**Short task:**
Repeat exactly the lines of the listing below, please, starting with the first and ending with the line containing "steps: Sections along the path."; leave out the rest.

**Data segment:**
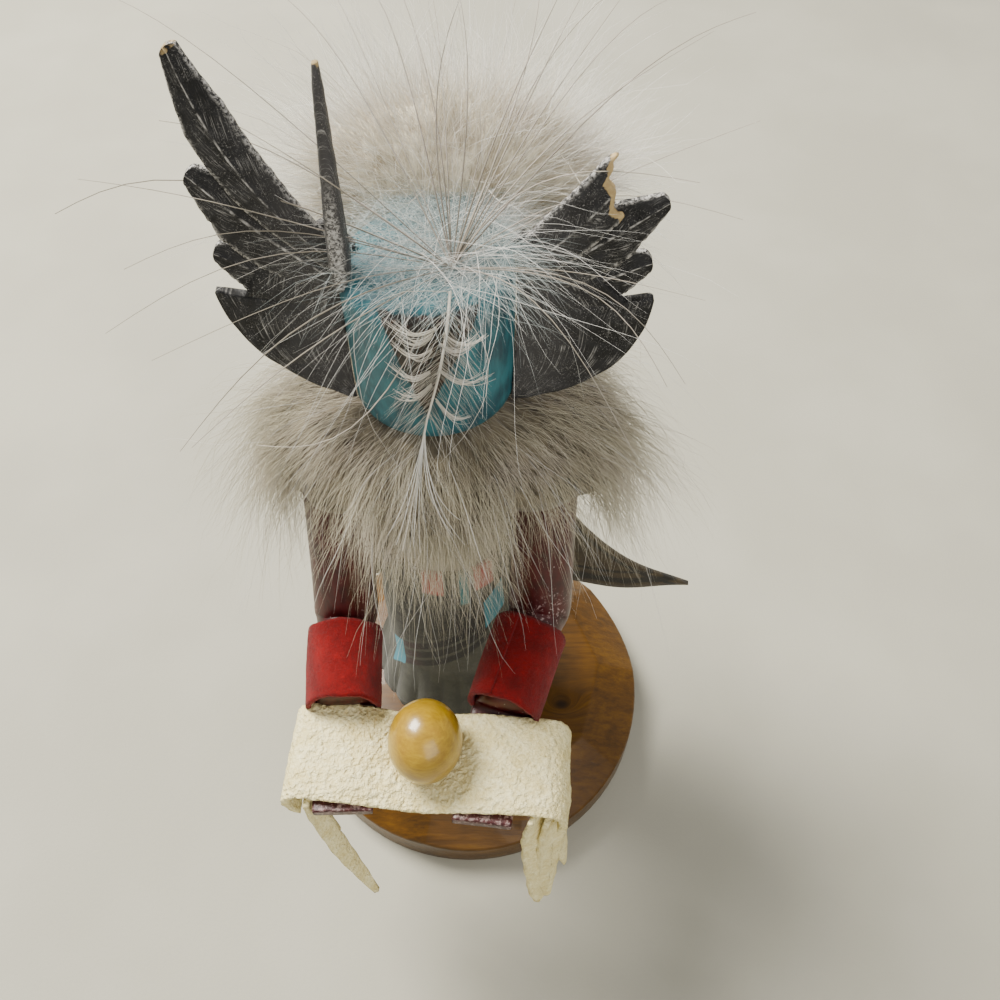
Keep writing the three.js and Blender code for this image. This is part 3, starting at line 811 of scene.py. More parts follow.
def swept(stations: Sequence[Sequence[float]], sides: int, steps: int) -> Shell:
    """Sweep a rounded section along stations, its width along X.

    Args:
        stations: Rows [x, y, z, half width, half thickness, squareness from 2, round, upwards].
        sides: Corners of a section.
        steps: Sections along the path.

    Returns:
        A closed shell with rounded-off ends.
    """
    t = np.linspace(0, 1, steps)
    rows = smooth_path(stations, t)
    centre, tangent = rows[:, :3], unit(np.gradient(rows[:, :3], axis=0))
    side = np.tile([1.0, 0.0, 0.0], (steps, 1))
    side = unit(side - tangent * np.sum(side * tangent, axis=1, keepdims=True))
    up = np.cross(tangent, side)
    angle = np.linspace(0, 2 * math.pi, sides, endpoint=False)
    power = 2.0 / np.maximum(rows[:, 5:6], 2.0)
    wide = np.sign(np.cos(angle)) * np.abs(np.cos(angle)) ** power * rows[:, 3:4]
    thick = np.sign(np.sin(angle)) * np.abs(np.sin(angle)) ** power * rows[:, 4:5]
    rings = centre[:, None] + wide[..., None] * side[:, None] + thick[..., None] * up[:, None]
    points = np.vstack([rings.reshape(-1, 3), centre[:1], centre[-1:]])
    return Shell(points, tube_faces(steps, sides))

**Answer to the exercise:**
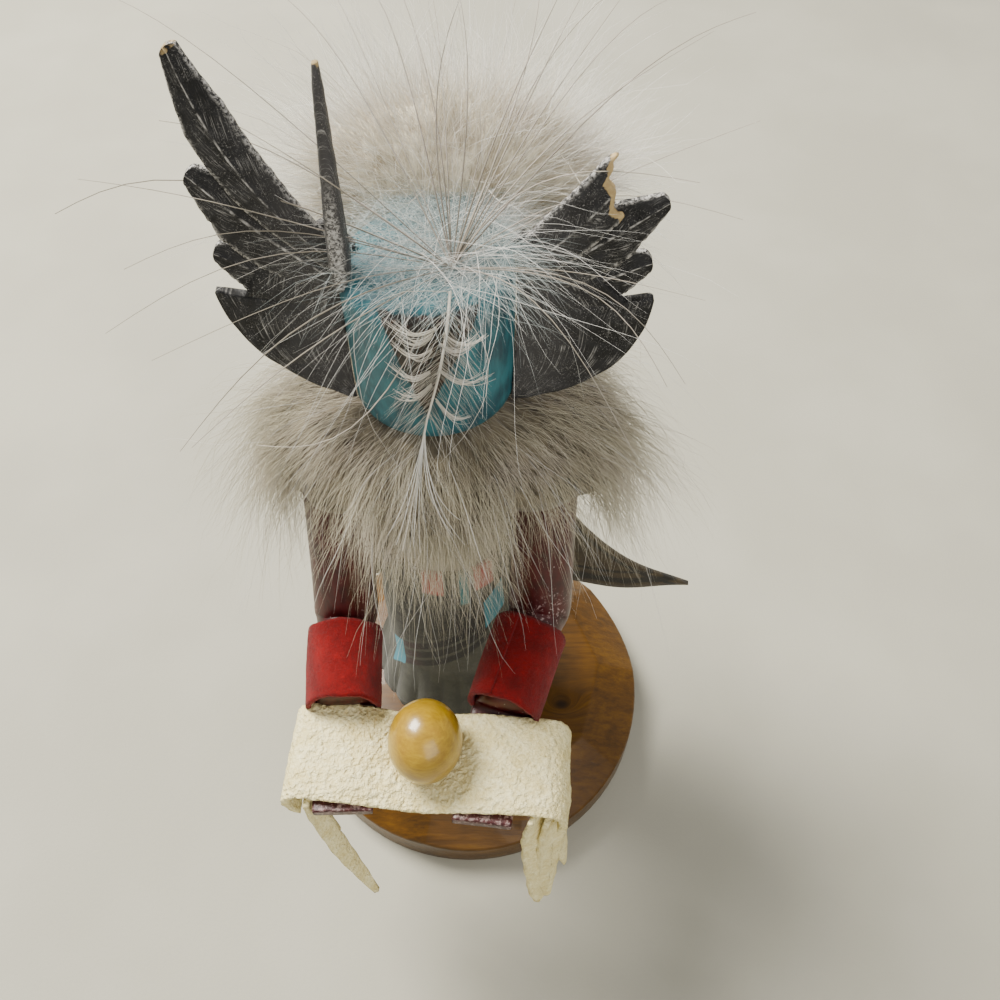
Keep writing the three.js and Blender code for this image. This is part 3, starting at line 811 of scene.py. More parts follow.
def swept(stations: Sequence[Sequence[float]], sides: int, steps: int) -> Shell:
    """Sweep a rounded section along stations, its width along X.

    Args:
        stations: Rows [x, y, z, half width, half thickness, squareness from 2, round, upwards].
        sides: Corners of a section.
        steps: Sections along the path.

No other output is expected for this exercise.